Imu, vince la Provincia Impiantisti devono pagare

di Angelo Conte

Le società funiviarie devono pagare gli arretrati Imu sugli impianti di risalita (stazioni di partenza e arrivo, piloni, centraline e depositi e così via). Lo stabilisce, con un giudizio che ribalta il primo grado, la commissione tributaria d’appello di Trento che ha dato così ragione alla Provincia e torto alle Funivie di Madonna di Campiglio.

L’appello ha così ribaltato la sentenza del 2014, quando, in primo grado, la Commissione tributaria aveva invece spiegato che gli impinati di risalita di Campiglio e Pinzolo sono da considerate di servizio pubblico e dovevano quindi essere esentati dall’Imu, mentre l’ufficio del Catasto di Tione aveva sostenuto la necessità di applicare la classificazione D8 e non quella E1 (trasporto pubblico) che liberava la società dall’obbligo di pagare.

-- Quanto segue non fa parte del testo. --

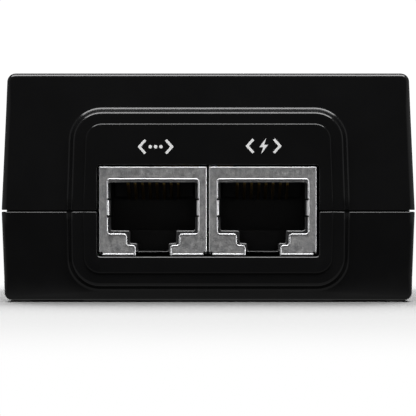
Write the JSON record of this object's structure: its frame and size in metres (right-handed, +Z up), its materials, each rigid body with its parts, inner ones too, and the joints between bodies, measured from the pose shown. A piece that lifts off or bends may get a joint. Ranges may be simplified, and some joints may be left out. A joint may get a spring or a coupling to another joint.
{
  "type": "poe injector",
  "caption": "Black two-shell mains brick with two shielded network jacks in a raised front panel; it adds power to the network cable plugged into one of them.",
  "frame": {"origin": "on the table, under the middle of the case", "axes": "-Y is the front with the two network jacks, +Y is the rear with the mains inlet, +Z is up"},
  "size_m": [0.0584, 0.09, 0.0323],
  "materials": {
    "case_plastic": "satin black moulded plastic with a fine spark texture",
    "foot_rubber": "matt black rubber pad",
    "screw_steel": "zinc-plated pan head with a cross recess",
    "shield_metal": "tin-plated pressed sheet, mottled, with bright cut edges",
    "jack_plastic": "black glass-filled moulding",
    "contact_gold": "gold-plated spring wire",
    "inlet_plastic": "black moulding",
    "inlet_pin": "nickel-plated blade",
    "insulation_brown": "wire insulation",
    "insulation_blue": "wire insulation",
    "insulation_green": "green and yellow wire insulation",
    "board": "green solder mask over glass laminate",
    "component_black": "moulded component body",
    "capacitor_sleeve": "shrink sleeve over an aluminium can",
    "ferrite": "dark grey ground ferrite",
    "winding": "enamelled copper wire",
    "transformer_tape": "yellow polyester tape over the winding",
    "bobbin_plastic": "black moulding",
    "heatsink": "extruded, unpainted",
    "x_capacitor_case": "yellow moulded box",
    "fuse_body": "pale ceramic tube with end caps",
    "led_lens": "green tinted lens",
    "light_pipe": "clear moulded rod",
    "label": "blank grey rating label"
  },
  "bodies": {
    "case": {"bottom_shell": "case_plastic", "bridge_rectifier": "component_black", "bulk_capacitor": "capacitor_sleeve", "case_screw_1": "screw_steel", "case_screw_2": "screw_steel", "case_screw_3": "screw_steel", "case_screw_4": "screw_steel", "circuit_board": "board", "data_jack_contact_insert": "jack_plastic", "data_jack_housing": "jack_plastic", "data_jack_shield": "shield_metal", "data_transformer": "component_black", "earth_lead": "insulation_green", "foot_1": "foot_rubber", "foot_2": "foot_rubber", "foot_3": "foot_rubber", "foot_4": "foot_rubber", "fuse": "fuse_body", "inlet_body": "inlet_plastic", "inlet_earth_pin": "inlet_pin", "inlet_line_pin": "inlet_pin", "inlet_neutral_pin": "inlet_pin", "light_pipe": "light_pipe", "line_choke_core": "ferrite", "line_choke_winding_1": "winding", "line_choke_winding_2": "winding", "line_lead": "insulation_brown", "neutral_lead": "insulation_blue", "optocoupler": "component_black", "output_capacitor_1": "capacitor_sleeve", "output_capacitor_2": "capacitor_sleeve", "output_diode": "component_black", "power_jack_contact_insert": "jack_plastic", "power_jack_housing": "jack_plastic", "power_jack_shield": "shield_metal", "power_led": "led_lens", "primary_heatsink": "heatsink", "primary_switch": "component_black", "rating_label": "label", "top_shell": "case_plastic", "transformer_bobbin": "bobbin_plastic", "transformer_core": "ferrite", "transformer_winding": "transformer_tape", "x_capacitor": "x_capacitor_case"},
    "data_contacts": {"data_jack_contact_1": "contact_gold", "data_jack_contact_2": "contact_gold", "data_jack_contact_3": "contact_gold", "data_jack_contact_4": "contact_gold", "data_jack_contact_5": "contact_gold", "data_jack_contact_6": "contact_gold", "data_jack_contact_7": "contact_gold", "data_jack_contact_8": "contact_gold"},
    "power_contacts": {"power_jack_contact_1": "contact_gold", "power_jack_contact_2": "contact_gold", "power_jack_contact_3": "contact_gold", "power_jack_contact_4": "contact_gold", "power_jack_contact_5": "contact_gold", "power_jack_contact_6": "contact_gold", "power_jack_contact_7": "contact_gold", "power_jack_contact_8": "contact_gold"}
  },
  "joints": [
    {"name": "data_contacts_flex", "type": "hinge", "parent": "case", "child": "data_contacts", "pos_m": [-0.00773, -0.0423, 0.01675], "axis": [1, 0, 0], "range_deg": [0, 10], "stiffness_Nm_per_rad": 0.5, "springref_deg": -2.86},
    {"name": "power_contacts_flex", "type": "hinge", "parent": "case", "child": "power_contacts", "pos_m": [0.00773, -0.0423, 0.01675], "axis": [1, 0, 0], "range_deg": [0, 10], "stiffness_Nm_per_rad": 0.5, "springref_deg": -2.86}
  ]
}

Nel frattempo, la Provincia aveva fatto ricorso contro la sentenza di primo grado e, in attesa del pronunciamento d’appello, depositato nel novembre dell’anno scorso, aveva anche ottenuto la possibilità legislativa di definire in proprio l’imposta immobiliare al posto dello Stato.

Così, attraverso la legge che ha introdotto l’Imis, la Provincia da un lato ha considerato gli impianti a fune come delle strutture su cui le società impiantistiche sono tenute a pagare l’imposta. Ma dall’altro ha permesso ai Comuni che lo volessero di adottare regolamenti Imis in grado di arrivare a ridurre l’aliquota standard (attorno allo 0,8%) fino ad azzerarla. E, nel 2015, i primi a decidere in questo senso sono stati alcuni Comuni in cui la rilevanza delle società funiviarie è importante, come quello di Pinzolo, di Fai della Paganella, Andalo e Peio, mentre Brentonico aveva ridotto l’aliquota a circa la metà, portandola allo 0,46%. Poi la Provincia ha prorogato la possibilità di esenzione dal pagamento fino al 2019.

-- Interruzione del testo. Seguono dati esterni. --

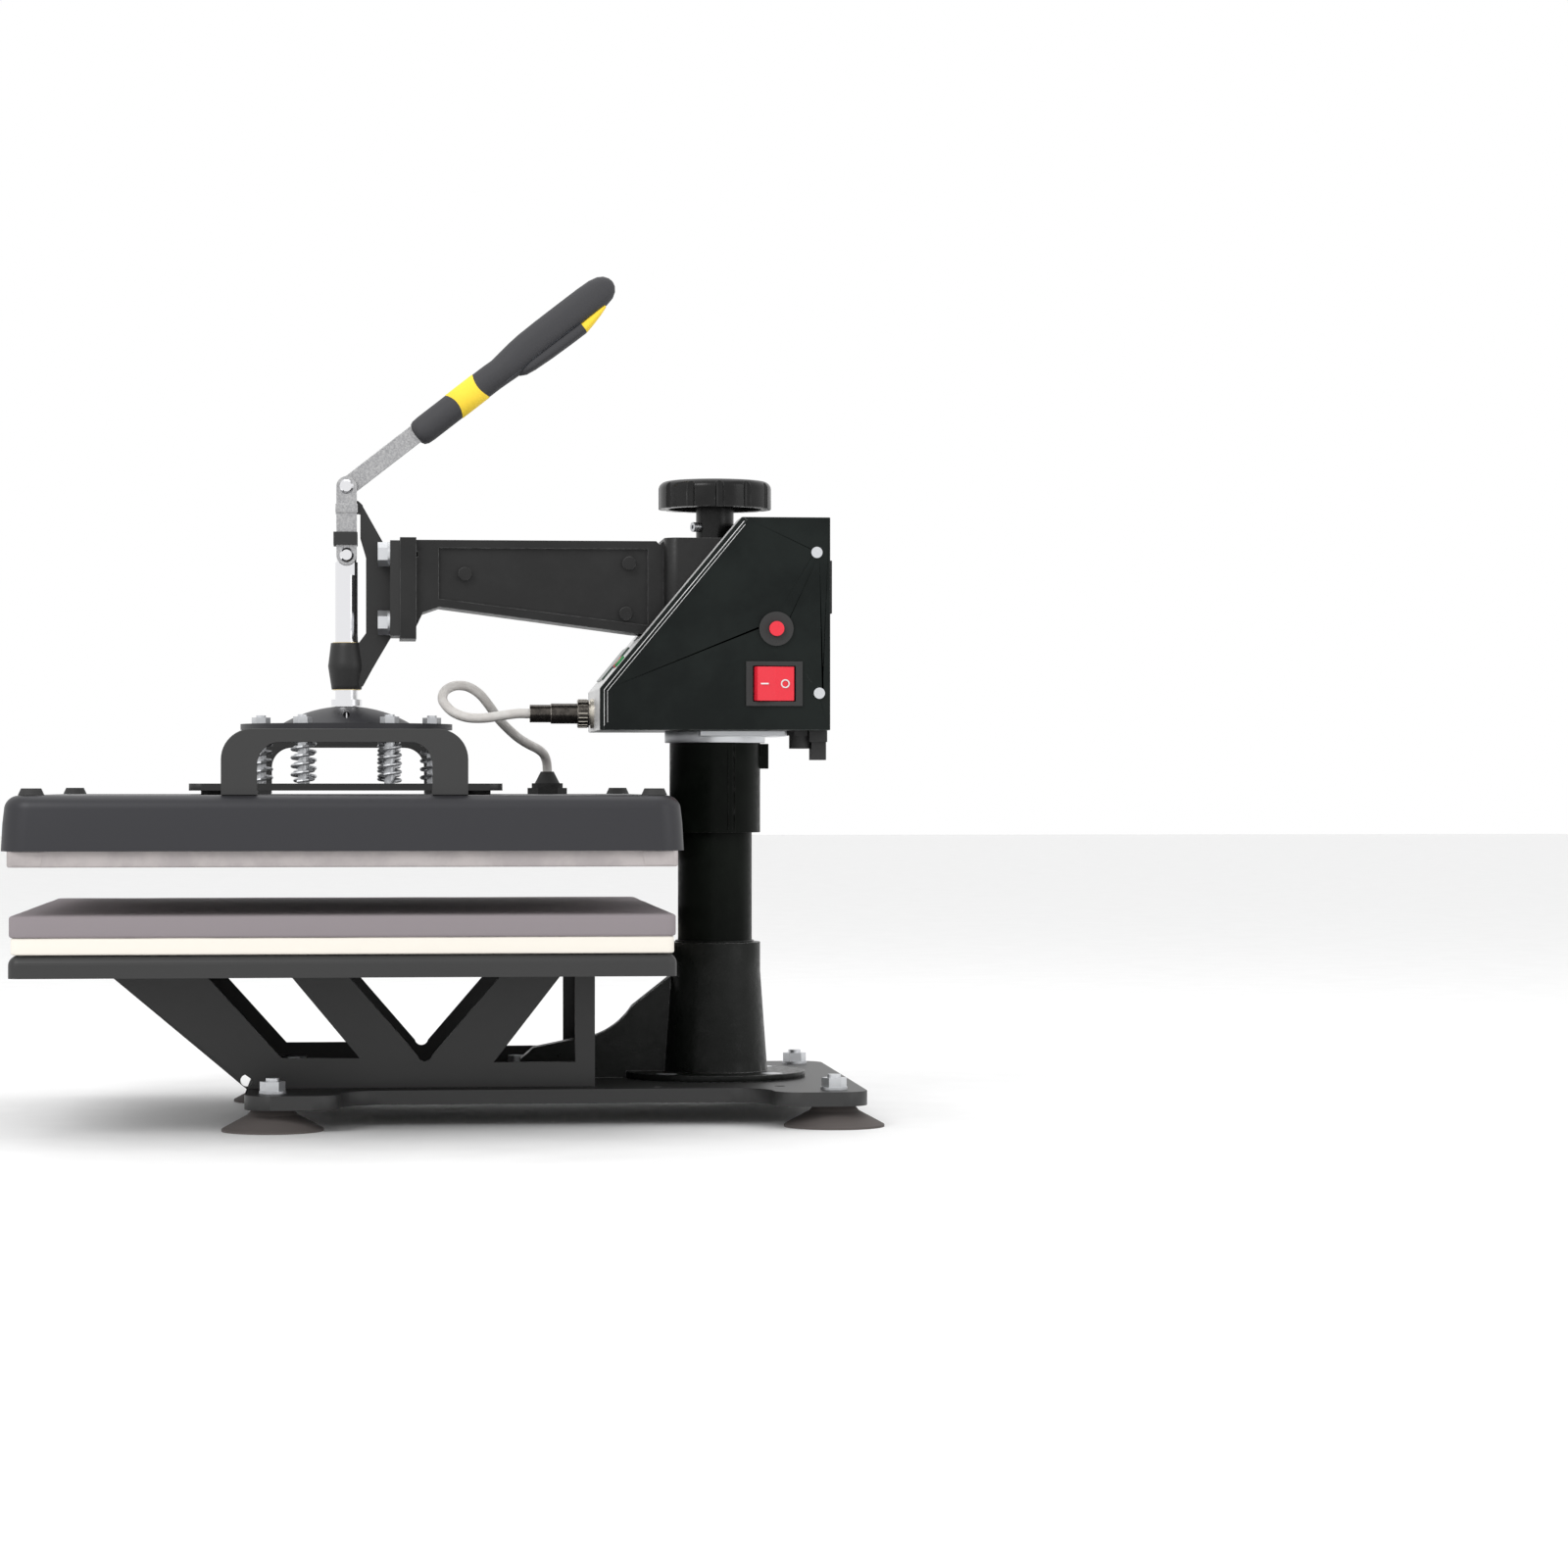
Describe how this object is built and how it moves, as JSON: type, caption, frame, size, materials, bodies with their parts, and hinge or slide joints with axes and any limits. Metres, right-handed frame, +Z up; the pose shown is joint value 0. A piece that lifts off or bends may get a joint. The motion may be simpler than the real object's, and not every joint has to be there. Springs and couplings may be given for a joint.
{
  "type": "heat press",
  "caption": "Swing-away heat press: heated square platen on a column arm, pressed by a toggle lever onto a padded lower platen.",
  "frame": {"origin": "centre of the footprint of the whole press, on the surface its suction cups stand on", "axes": "+X from the operator towards the column, +Y to the operator's left, +Z up"},
  "size_m": [0.5146, 0.39, 0.5198],
  "materials": {
    "powder_black": "satin powder coat",
    "cast_black": "gloss paint over rough casting",
    "cover_black": "satin enamel",
    "zinc": "bright zinc plate",
    "chrome": "polished",
    "steel": "plain turned steel",
    "aluminium": "coated sheet",
    "brass": "machined",
    "nickel": "matt nickel",
    "cup_rubber": "matt",
    "felt": "pressed felt",
    "silicone": "matt foam",
    "cord_rubber": "silicone sheath",
    "plastic_black": "fine texture",
    "grip_black": "soft touch",
    "grip_yellow": "soft touch",
    "switch_red": "translucent",
    "button_grey": "smooth",
    "button_green": "smooth",
    "panel_silver": "satin",
    "screen": "clear window",
    "board_green": "solder mask",
    "fibre": "fibre board"
  },
  "bodies": {
    "base": {"base_plate": "powder_black", "suction_cups": "cup_rubber", "base_fasteners": "zinc", "column_socket": "cast_black", "inner_column": "powder_black", "lift_nut": "brass", "platen_support": "powder_black", "lower_platen": "powder_black", "felt_pad": "felt", "silicone_pad": "silicone"},
    "thrust_collar": {"thrust_collar": "steel"},
    "wheel": {"hand_wheel": "plastic_black", "lift_screw": "steel", "wheel_set_screw": "zinc"},
    "head": {"swing_sleeve": "powder_black", "press_arm": "powder_black", "lever_bracket": "cast_black", "bracket_bolts": "zinc", "guide_bush": "brass", "pivot_pin": "steel", "control_box": "powder_black", "right_side_cover": "powder_black", "left_side_cover": "powder_black", "control_panel": "panel_silver", "display": "screen", "switch_bezel": "plastic_black", "reset_ring": "plastic_black", "box_screws": "zinc", "heater_socket": "nickel", "heater_plug": "nickel", "mains_gland": "plastic_black", "controller_board": "board_green", "power_relay": "plastic_black", "box_bracket": "zinc"},
    "rocker": {"switch_rocker": "switch_red"},
    "reset": {"reset_button": "switch_red"},
    "set_key": {"set_button": "button_grey"},
    "up_key": {"up_button": "switch_red"},
    "down_key": {"down_button": "button_green"},
    "lever": {"lever_bar": "steel", "lever_grip": "grip_black", "grip_band": "grip_yellow", "grip_tail": "grip_yellow"},
    "links": {"toggle_links": "steel", "link_clip": "powder_black", "link_pins": "chrome"},
    "heater": {"heater_cover": "cover_black", "heating_platen": "aluminium", "heating_element": "steel", "insulation_board": "fibre", "spring_plate": "powder_black", "spring_studs": "zinc", "springs": "zinc", "side_handles": "powder_black", "handle_screws": "zinc", "cover_caps": "plastic_black", "cable_gland": "plastic_black", "heater_cord": "cord_rubber"},
    "press_head": {"press_shaft": "chrome", "press_dome": "cover_black"}
  },
  "joints": [
    {"name": "height_adjust", "type": "slide", "parent": "base", "child": "thrust_collar", "axis": [0, 0, 1], "range_m": [-0.003, 0.01]},
    {"name": "wheel_turn", "type": "hinge", "parent": "thrust_collar", "child": "wheel", "pos_m": [0.16565, 0, 0.374], "axis": [0, 0, 1], "range_deg": [-540, 1800]},
    {"name": "head_swing", "type": "hinge", "parent": "thrust_collar", "child": "head", "pos_m": [0.16565, 0, 0.3], "axis": [0, 0, 1], "range_deg": [-180, 180]},
    {"name": "lever_turn", "type": "hinge", "parent": "head", "child": "lever", "pos_m": [-0.06235, 0, 0.3751], "axis": [0, -1, 0], "range_deg": [0, 180]},
    {"name": "link_turn", "type": "hinge", "parent": "lever", "child": "links", "pos_m": [-0.06235, 0, 0.3871], "axis": [0, -1, 0], "range_deg": [-180, 0]},
    {"name": "press_stroke", "type": "slide", "parent": "head", "child": "heater", "axis": [0, 0, -1], "range_m": [0, 0.024]},
    {"name": "spring_float", "type": "slide", "parent": "heater", "child": "press_head", "axis": [0, 0, -1], "range_m": [0, 0.004], "stiffness_N_per_m": 20000, "springref_m": -0.002, "deforming": ["springs"]},
    {"name": "rocker_turn", "type": "hinge", "parent": "head", "child": "rocker", "pos_m": [0.19635, -0.063, 0.2649], "axis": [0, 0, -1], "range_deg": [0, 17]},
    {"name": "reset_push", "type": "slide", "parent": "head", "child": "reset", "axis": [0, 1, 0], "range_m": [0, 0.002], "stiffness_N_per_m": 500, "springref_m": -0.001},
    {"name": "set_push", "type": "slide", "parent": "head", "child": "set_key", "axis": [0.7702, 0, -0.6378], "range_m": [0, 0.0015], "stiffness_N_per_m": 300, "springref_m": -0.001},
    {"name": "up_push", "type": "slide", "parent": "head", "child": "up_key", "axis": [0.7702, 0, -0.6378], "range_m": [0, 0.0015], "stiffness_N_per_m": 300, "springref_m": -0.001},
    {"name": "down_push", "type": "slide", "parent": "head", "child": "down_key", "axis": [0.7702, 0, -0.6378], "range_m": [0, 0.0015], "stiffness_N_per_m": 300, "springref_m": -0.001}
  ],
  "couplings": [
    {"joint": "wheel_turn", "follows": "height_adjust", "rad_per_m": 3141.6},
    {"joint": "link_turn", "follows": "press_stroke", "rad_per_m": -130.9},
    {"joint": "lever_turn", "follows": "press_stroke", "rad_per_m": 130.9}
  ]
}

Il braccio di ferro sull’Ici prima, e sull’Imis poi, riguarda di fatto tutte le società concessionarie trentine e italiane. Avere gli impianti in una classificazione E1, ovvero di servizio di trasporto pubblico, permette per il futuro di non avere la necessità di versare Imis se dovesse essere ripristinata, ma consente poi anche di avere un argomento in più, di fronte all’ente pubblico, per sostenere la propria diversità dalle imprese puramente commerciali.

Se in primo grado la natura di trasporto pubblico era stata confermata, anche se solo per gli impianti, in appello la Commissione tributaria presieduta da Corrado Pascucci ha ribaltato la sentenza. Tra le ragioni addotte, quella per cui gli impianti delle Funivie di Campiglio non sono «ubicati in zone di collegamento con centri abitati» il «loro impiego è essenzialmente stagionale» e perché «sono destinati a servire una utenza elitaria legata a interessi sportivi e turistici» e non i cittadini nel loro insieme.

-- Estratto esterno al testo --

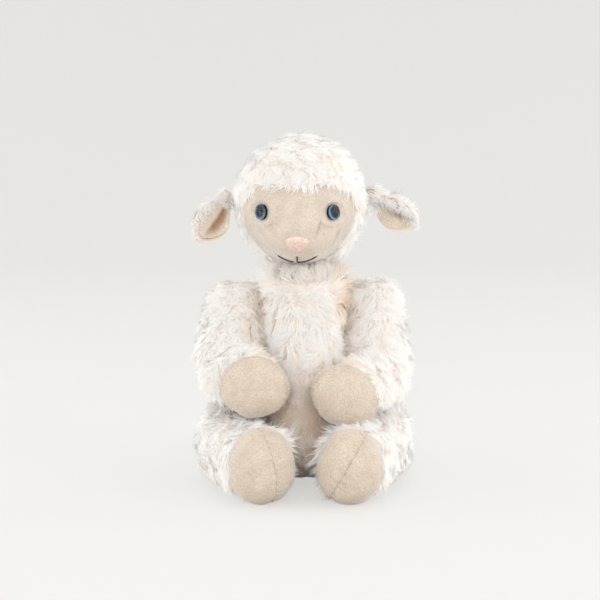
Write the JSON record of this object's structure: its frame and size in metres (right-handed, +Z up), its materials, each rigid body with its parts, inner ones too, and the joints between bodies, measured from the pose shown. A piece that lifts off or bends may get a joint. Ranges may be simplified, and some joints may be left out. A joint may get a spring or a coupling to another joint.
{
  "type": "plush sheep",
  "caption": "Sitting plush sheep with curly cream fur, short-pile beige face, paws and feet, glossy blue safety eyes and drooping ears.",
  "frame": {"origin": "middle of the flat seat under the body", "axes": "+Z up, the toy faces -Y, its own left is +X"},
  "size_m": [0.1449, 0.1776, 0.2214],
  "materials": {
    "fur": "curly cream pile",
    "velour": "short beige pile",
    "fibre": "loose fibre filling",
    "bead_bag": "plain woven bag of beads",
    "seam_thread": "matte thread",
    "nose_thread": "satin stitch",
    "mouth_thread": "dark thread",
    "clear_lens": "polished clear",
    "iris_blue": "glossy blue",
    "black_plastic": "glossy black",
    "washer_plastic": "matte white"
  },
  "bodies": {
    "torso": {"torso_cover": "fur", "torso_stuffing": "fibre", "seat_bean_bag": "bead_bag"},
    "neck": {"neck_seam": "seam_thread"},
    "head": {"head_hood": "fur", "face_panel": "velour", "head_stuffing": "fibre", "nose_embroidery": "nose_thread", "mouth_stitch_left": "mouth_thread", "mouth_stitch_right": "mouth_thread", "eye_lens_left": "clear_lens", "eye_lens_right": "clear_lens", "iris_ring_left": "iris_blue", "iris_ring_right": "iris_blue", "eye_back_left": "black_plastic", "eye_back_right": "black_plastic", "eye_washer_left": "washer_plastic", "eye_washer_right": "washer_plastic"},
    "ear_left": {"ear_outer_left": "fur", "ear_lining_left": "velour"},
    "ear_right": {"ear_outer_right": "fur", "ear_lining_right": "velour"},
    "shoulder_left": {"shoulder_seam_left": "seam_thread"},
    "shoulder_right": {"shoulder_seam_right": "seam_thread"},
    "arm_left": {"arm_sleeve_left": "fur", "arm_stuffing_left": "fibre", "paw_front_left": "velour", "paw_back_left": "velour"},
    "arm_right": {"arm_sleeve_right": "fur", "arm_stuffing_right": "fibre", "paw_front_right": "velour", "paw_back_right": "velour"},
    "hip_left": {"hip_seam_left": "seam_thread"},
    "hip_right": {"hip_seam_right": "seam_thread"},
    "leg_left": {"leg_cover_left": "fur", "leg_stuffing_left": "fibre", "foot_inner_left": "velour", "foot_outer_left": "velour"},
    "leg_right": {"leg_cover_right": "fur", "leg_stuffing_right": "fibre", "foot_inner_right": "velour", "foot_outer_right": "velour"},
    "tail": {"tail_cover": "fur", "tail_stuffing": "fibre"}
  },
  "joints": [
    {"name": "head_turn", "type": "hinge", "parent": "torso", "child": "neck", "pos_m": [-0.003, -0.002, 0.13545], "axis": [0, 0, 1], "range_deg": [-40, 40], "stiffness_Nm_per_rad": 0.05},
    {"name": "head_nod", "type": "hinge", "parent": "neck", "child": "head", "pos_m": [-0.003, -0.002, 0.1689], "axis": [1, 0, 0], "range_deg": [-10, 10], "stiffness_Nm_per_rad": 0.3},
    {"name": "ear_flap_left", "type": "hinge", "parent": "head", "child": "ear_left", "pos_m": [0.0455, 0.00291, 0.18136], "axis": [0, -1, 0], "range_deg": [0, 60]},
    {"name": "ear_flap_right", "type": "hinge", "parent": "head", "child": "ear_right", "pos_m": [-0.05155, 0.00292, 0.17952], "axis": [0, 1, 0], "range_deg": [0, 60]},
    {"name": "arm_swing_left", "type": "hinge", "parent": "torso", "child": "shoulder_left", "pos_m": [0.0447, -0.003, 0.112], "axis": [-1, 0, 0], "range_deg": [0, 35]},
    {"name": "arm_spread_left", "type": "hinge", "parent": "shoulder_left", "child": "arm_left", "pos_m": [0.0447, -0.003, 0.112], "axis": [0, 0.4147, 0.91], "range_deg": [0, 60]},
    {"name": "arm_swing_right", "type": "hinge", "parent": "torso", "child": "shoulder_right", "pos_m": [-0.0447, -0.003, 0.112], "axis": [-1, 0, 0], "range_deg": [0, 35]},
    {"name": "arm_spread_right", "type": "hinge", "parent": "shoulder_right", "child": "arm_right", "pos_m": [-0.0447, -0.003, 0.112], "axis": [0, -0.4147, -0.91], "range_deg": [0, 60]},
    {"name": "leg_swing_left", "type": "hinge", "parent": "torso", "child": "hip_left", "pos_m": [0.0477, -0.008, 0.024], "axis": [1, 0, 0], "range_deg": [0, 85]},
    {"name": "leg_spread_left", "type": "hinge", "parent": "hip_left", "child": "leg_left", "pos_m": [0.0477, -0.008, 0.024], "axis": [0, 0, 1], "range_deg": [0, 40]},
    {"name": "leg_swing_right", "type": "hinge", "parent": "torso", "child": "hip_right", "pos_m": [-0.0477, -0.008, 0.024], "axis": [1, 0, 0], "range_deg": [0, 85]},
    {"name": "leg_spread_right", "type": "hinge", "parent": "hip_right", "child": "leg_right", "pos_m": [-0.0477, -0.008, 0.024], "axis": [0, 0, -1], "range_deg": [0, 40]},
    {"name": "tail_wag", "type": "hinge", "parent": "torso", "child": "tail", "pos_m": [0, 0.05779, 0.036], "axis": [0, 0, 1], "range_deg": [-25, 25], "stiffness_Nm_per_rad": 0.01}
  ]
}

«La battaglia sull’Imis - afferma Francesco Bosco, presidente trentino dell’Anef e direttore delle Funivie di Campiglio - vale per noi ma anche per tutte le altre società impiantistiche trentine e italiane». Per questo motivo, di fronte al ko in secondo grado la società ha deciso di fare ricorso in Cassazione. Gli impiantisti ritengono infatti fondamentale che si arrivi a una giurisprudenza nazionale univoca in modo tale da avere certezze sul tipo di tassazione. Si tratta, solo per Campiglio, di una cifra di alcune decine di migliaia di euro l’anno. E l’obiettivo è di arrivare alla conferma della sentenza di primo grado, in modo da non dover dipendere ogni anno dalle decisioni delle amministrazioni. Decisioni che possono cambiare e quindi avere impatti diversi da anno in anno sui conti delle società funiviarie».